Les idées radicales que nous avons évoquées plus haut se retrouvent ainsi hors de la fenêtre de discours, ou « fenêtre d’Overton », du nom de l’auteur du concept. Selon lui, toute idée s’inscrirait sur un spectre allant des politiques populaires jusqu’aux discours impensables. Pour espérer voir une mesure mise en place, elle doit s’insérer dans le cadre étroit des opinions acceptables. Mais la fenêtre n’est pas fixe : une idée qui était marginale hier aidera peut-être à remporter des élections demain. Mieux encore, ses frontières peuvent être étirées de façon quasi mécanique par les actrices de la sphère publique. Il suffit de donner de la place aux idées dissidentes dans le discours jusqu’à ce qu’elles s’inscrivent dans le courant dominant. À émettre des propos choquants, tout ce qui est un peu moins radical en paraît tout d’un coup raisonnable. La fenêtre peut ainsi se déplacer ou prendre de l’expansion et ce, très rapidement. Auriez-vous cru, en 2015, voir un jour le président des États-Unis insulter une star porno via son fil Twitter ? Moi non plus. La fenêtre s’est pourtant ouverte sur un vent grossier qui fait partie du quotidien depuis.
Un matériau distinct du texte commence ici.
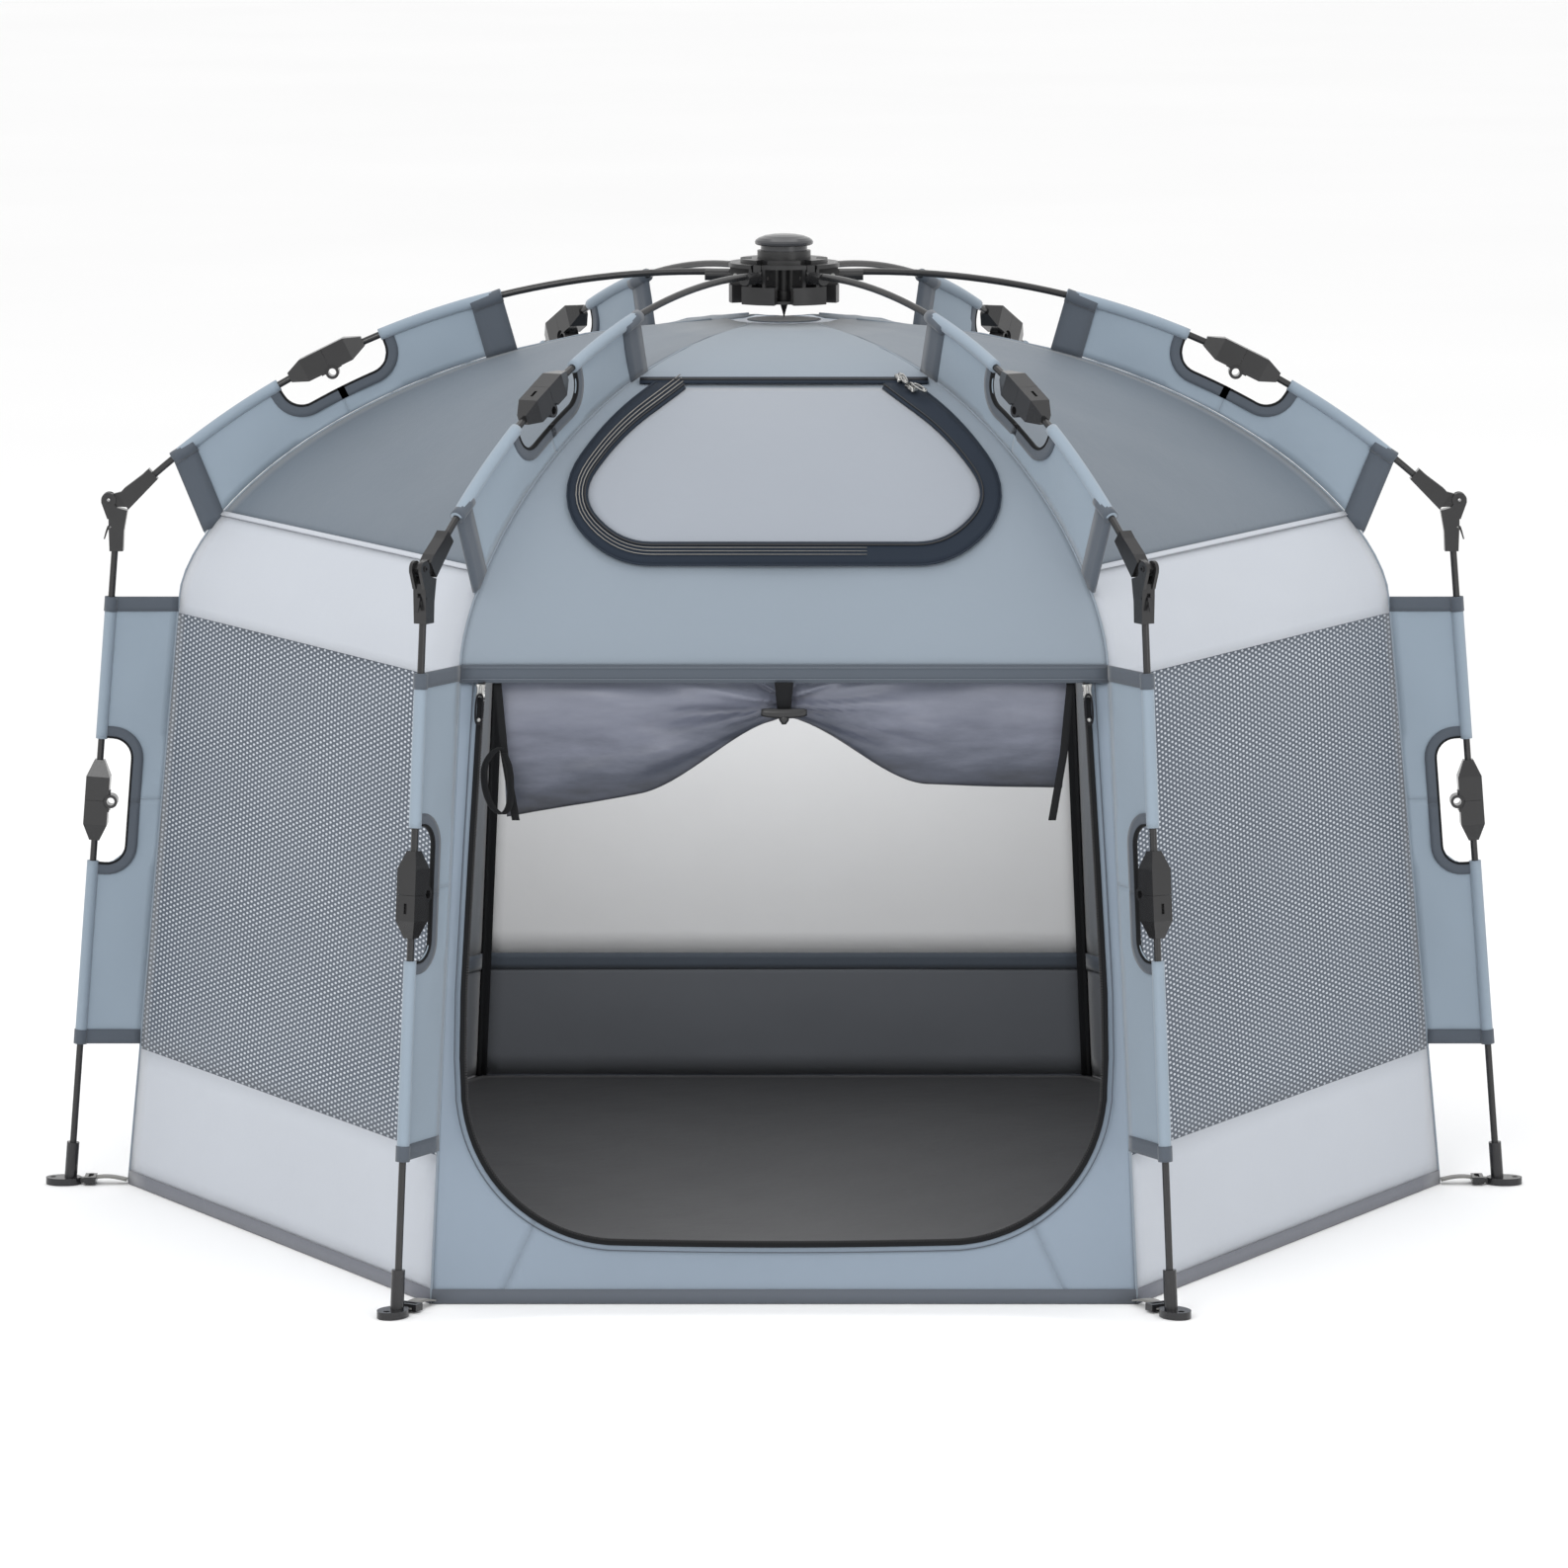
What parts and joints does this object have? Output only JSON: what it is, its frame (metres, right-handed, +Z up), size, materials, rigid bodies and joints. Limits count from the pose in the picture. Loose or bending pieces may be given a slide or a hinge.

Si ce dernier cas d’étude est révélateur, il n’est certes pas des plus inspirants, nous en convenons. Cela dit, les mécanismes du changement, comme ceux du statu quo, n’ont pas de conscience propre ; il nous revient de leur insuffler la vie pour des causes qui en vaillent la peine.


[1] L’élection de la CAQ, la victoire du Québec moyen. En ligne : https://www.ledevoir.com/opinion/libre-opinion/538450/l-election-de-la-caq-la-victoire-du-quebec-moyen. Aussi, nous devons préciser que la moyenne et la médiane sont deux concepts différents, bien qu’elles soient de même valeur dans une distribution parfaitement normale.